It is described as ["*Can do any language task with better quality, longer output, and consistent instruction-following than the curie, babbage, or ada models. Also supports inserting completions within text.*"](https://platform.openai.com/docs/models/gpt-3-5)

In [70]:
# Extracted first names using OpenAI API
extracted_names = []

for sentence in test_set:
    response = openai.Completion.create(
        model="text-davinci-003",
        prompt=f'Extract the first name of a person from the following sentence, if there is no first name return just "No":\n\n{sentence}',
        max_tokens=3
    )
    extracted_name = response.choices[0].text.strip()
    if extracted_name != "No":
        extracted_names.append(extracted_name)

print("Extracted first names:", extracted_names)
print("Correct answers:      ", correct_answers)

# Calculate performance metrics
unique_extracted_names = set(extracted_names)
true_positives = len(set(extracted_names) & set(correct_answers))
false_positives = sum(extracted_names.count(name) for name in unique_extracted_names if name not in correct_answers)
false_positives += sum(extracted_names.count(name) - 1 for name in unique_extracted_names if name in correct_answers)
false_negatives = len(set(correct_answers) - set(extracted_names))
print("True positives:",true_positives)
print("False positives:", false_positives)
print("False negatives:", false_negatives)

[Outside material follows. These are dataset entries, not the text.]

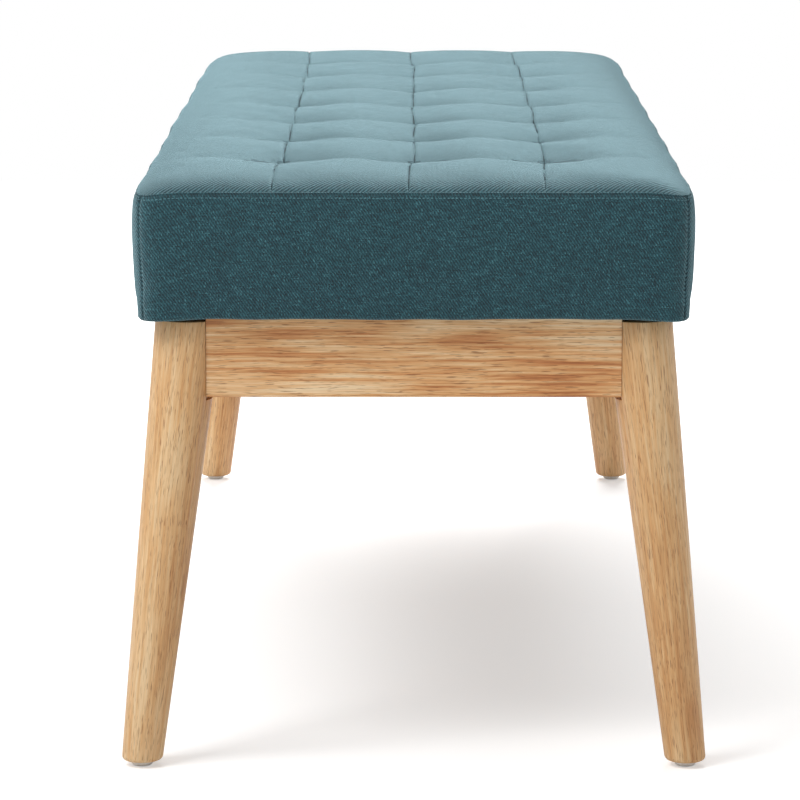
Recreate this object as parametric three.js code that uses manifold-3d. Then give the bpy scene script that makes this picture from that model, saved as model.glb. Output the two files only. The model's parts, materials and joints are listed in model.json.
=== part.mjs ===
// Upholstered bench: a tufted seat cushion on a wooden frame with four splayed, turned legs.
// Millimetres, +X along the bench, +Y across it, +Z up. The origin is on the floor under its middle.
import * as THREE from "three";
import { mergeVertices } from "three/addons/utils/BufferGeometryUtils.js";
import Module from "manifold-3d";

const wasm = await Module();
wasm.setup();

// Driving sizes
const seatLength = 1250; // over the swell of the end panels
const seatWidth = 435; // over the swell of the side panels
const apronTop = 350; // floor to the top edges of the aprons
const cushionHeight = 100; // apron tops to the seam round the top
const apronHeight = 61.5;
const apronThickness = 20;
const fitGap = 0.3; // between pieces that touch

// Cushion
const panelSwell = 7.5; // how far a side panel bows out past the top seam
const cornerRadius = 14; // of the cushion's outline at the top seam
const crownRise = 13.5; // top seam to the crest of a pillow
const edgeRoll = 13.5; // inside the seam, over which the top makes about two thirds of its rise
const seamLine = 5; // first grid line of the top inside its seam
const valleyDip = 3.5; // along a crosswise valley, below the crests on both sides
const valleyWidth = 13; // beside a valley, over which it fades to about a third
const creaseDip = 2; // along a lengthwise seam, between two valleys
const creaseWidth = 12; // beside a lengthwise seam, over which its dip fades to about a third
const tuftDip = 4.5; // of the pinch at a tuft, past the depth of its valley
const pinchLength = 10; // along the bench, over which a pinch fades to about a third
const pinchWidth = 25; // the same across the bench
const clothThickness = 1.8;
const turnUnder = 30; // cloth folded under the board
const hemRadius = 3; // where the cloth rounds the board's lower edge
const tuftRows = 7; // along the bench
const tuftColumns = 3; // across it
const blockShares = [0.1, 0.35, 0.65, 0.9]; // grid lines between two tufts, as shares of their pitch
const fadePower = 1.6; // of the valleys, towards the long sides

// Seat board and what is under it
const boardThickness = 15;
const boardEase = 5; // bevel that keeps the board's lower edge from cutting the cloth
const dustThickness = 0.8;
const dustInset = 14; // from the top seam's outline
const twineRadius = 0.9;
const twineHoleRadius = 2.5;

// Legs
const legTopRadius = 26.6;
const legFootRadius = 16;
const legInset = 16.2; // from the cushion's side to the leg's outer side, at its top
const legDrop = 2.2; // leg tops stand this much below the apron tops
const footEase = 3.5; // bevel round the foot
const shoulderOffset = 13.4; // from the leg's axis, at its top, to the faces that the aprons meet
const ledgeGap = 2.5; // from an apron's lower edge to the floor of the leg's notch
const legChamfer = 12; // flat on the leg's inner corner, under the hanger bolt
const splayShare = 0.11; // sideways run of a leg's axis for each millimetre of its height

// Glides
const glideHeight = 4;
const glideFootRadius = 7;
const glideTopRadius = 10;
const glideNailRadius = 1.2;
const glideNailLength = 14;

// Aprons
const apronRecess = 5.25; // from the leg's outer side, at its top, to the apron's face
const apronEase = 1.5; // bevel on the aprons' lower outer edges

// Corner brackets
const bracketThickness = 2;
const bracketHeight = 42;
const plateReach = 36; // from the frame's inner corner to the bend, along an apron
const wingLength = 24;
const lipDepth = 5; // part of the lip that sits in the apron's saw kerf
const kerfDepth = 7;

// Hanger bolts, washers and wing nuts
const hangerRadius = 4;
const hangerGrip = 28; // length in the leg
const hangerProud = 4; // thread past the nut
const washerRadius = 9;
const washerThickness = 1.6;
const nutHeight = 7;
const nutRadius = 6.5;
const nutCrownRadius = 4.8; // of the nut's outer end
const wingSpan = 17; // from the bolt's axis to a wing's tip
const wingThickness = 3;
const wingHeight = 10;

// Wood screws that hold the brackets
const screwRadius = 1.8;
const screwLength = 14;
const screwHeadRadius = 4;
const screwHeadHeight = 2.4;

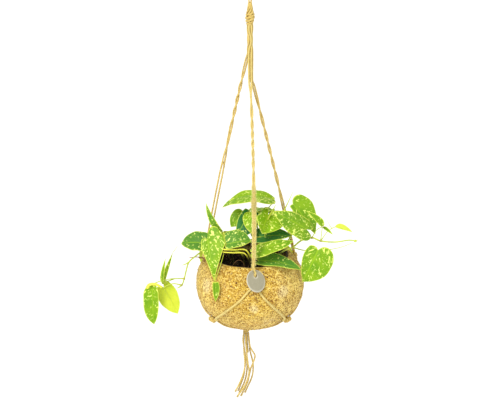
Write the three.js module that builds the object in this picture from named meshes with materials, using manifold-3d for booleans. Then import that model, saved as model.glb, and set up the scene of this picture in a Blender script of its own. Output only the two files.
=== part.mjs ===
// A satin pothos in a hanging ball pot of pressed coconut fibre, carried by a net of jute twine.
// Millimetres, +z up, x to the right, y to the back. The origin is the inside top of the hanging loop.
// Every place below is measured from the middle of the ball, and one group lowers it all at the end.
import * as THREE from 'three';
import * as BufferGeometryUtils from 'three/addons/utils/BufferGeometryUtils.js';
import Module from 'manifold-3d';

const wasm = await Module();
wasm.setup();

// Driving dimensions
const LOOP_TOP = 460; // inside top of the hanging loop above the middle of the ball
const GAP = 0.35; // left between pieces that touch
const SLANT_GAP = 1.1; // to the middle of a strand's end that meets a knot at a slant

const BALL_RADIUS = 76.6;
const BALL_HALF_HEIGHT = 66;
const RIM_HEIGHT = 42; // height of the mouth above the middle of the ball
const WALL = 7.5;
const RIM_CREST = [[0.3, 0.22], [0.75, 0.1]]; // its round top: how far in and high, as shares of the wall
const BALL_SIDES = 36;
const OUTER_STEPS = 14;
const INNER_STEPS = 8;

const SOIL_CROWN = 35; // height of the soil in the middle
const SOIL_RINGS = [0.66, 0.33, 0]; // rings of its top, as shares of its radius

const TWINE = 2.4; // diameter of one strand
const TWINE_SIDES = 6;
const FREE_TWINE_SIDES = 8;
const STRAND_OFFSET = 1.7; // from the middle of a knot to each of the two strands that leave it
const BUNDLE_RADIUS = 3.4; // the six strands stand on this circle below the top knot
const TOP_KNOT_LOW = 380;
const TOP_KNOT_HIGH = 414;
const TOP_KNOT_WIDTHS = [2.6, 5.0, 4.4, 6.7, 5.6, 6.9, 5.4, 6.2, 4.7, 5.2, 2.8]; // radii of its wraps
const KNOT_SIDES = 12;
const KNOT_NECK = 0.62; // a small knot's ends, as a share of its radius
const KNOT_GROOVE = 0.84; // between two of its wraps
const UPPER_KNOT_LEAN = 20; // degrees that it leans in over the ball's rim

const UPPER_KNOT = { height: 25.7, radius: 3.6, length: 9, wraps: 3 };
const LOWER_KNOT = { height: -41, radius: 3.8, length: 16, wraps: 4 };
const NET_SHARES = [0.16, 0.32, 0.5, 0.68, 0.83, 0.94]; // where a net strand is placed on its way down
const NET_BEND = { front: 1.35, back: 3.2 }; // how late it turns round the ball
const NET_SHORT = 5; // degrees by which it stops short of the lower knot's middle
const NET_PROUD = { over: 0.25, end: 0.8 }; // clear of the ball on the way and near its lower end
const UNDER_SHARES = [0.09, 0.3, 0.5, 0.7, 0.88]; // where a strand under the ball is placed
const UNDER_PROUD = 0.3;
const UNDER_END = { clear: 0.2, drop: 1 }; // from the bottom knot, and below the ball
const BOTTOM_KNOT = { x: -5.5, radius: 4.6, length: 9.5, wraps: 3 };

const BLADE_THICKNESS = 0.8;
const PETIOLE_RADIUS = 0.9;
const PETIOLE_RISE = 4; // height of its bend where a leaf gives none
const PETIOLE_REACH = 0.14; // how far it runs into the blade, as a share of the midrib
const PETIOLE_SUNK = { joint: 0.3, end: 0.2 }; // below the middle of the blade's thickness
const PETIOLE_SIDES = 4;
const STEM_RADIUS = 1.5;
const STEM_SIDES = 6;
const STEM_STEPS = 1.6; // steps along a stem for each of its points
const STEM_HOLE = 2.7; // radius of the plain hole that a stem stands in
const STEM_HOLE_SIDES = 8;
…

precision = true_positives / (true_positives + false_positives)
recall = true_positives / (true_positives + false_negatives)

print("Precision:", precision)
print("Recall:", recall)

Extracted first names: ['John', 'Sarah', 'Michael', 'Emily']
Correct answers:       ['John', 'Sarah', 'Michael', 'Emily']
True positives: 4
False positives: 0
False negatives: 0
Precision: 1.0
Recall: 1.0


Now the performance is great 🎉

We can say that development in NLP models is going fast, and that choosing the right model for the task is an important aspect to consider.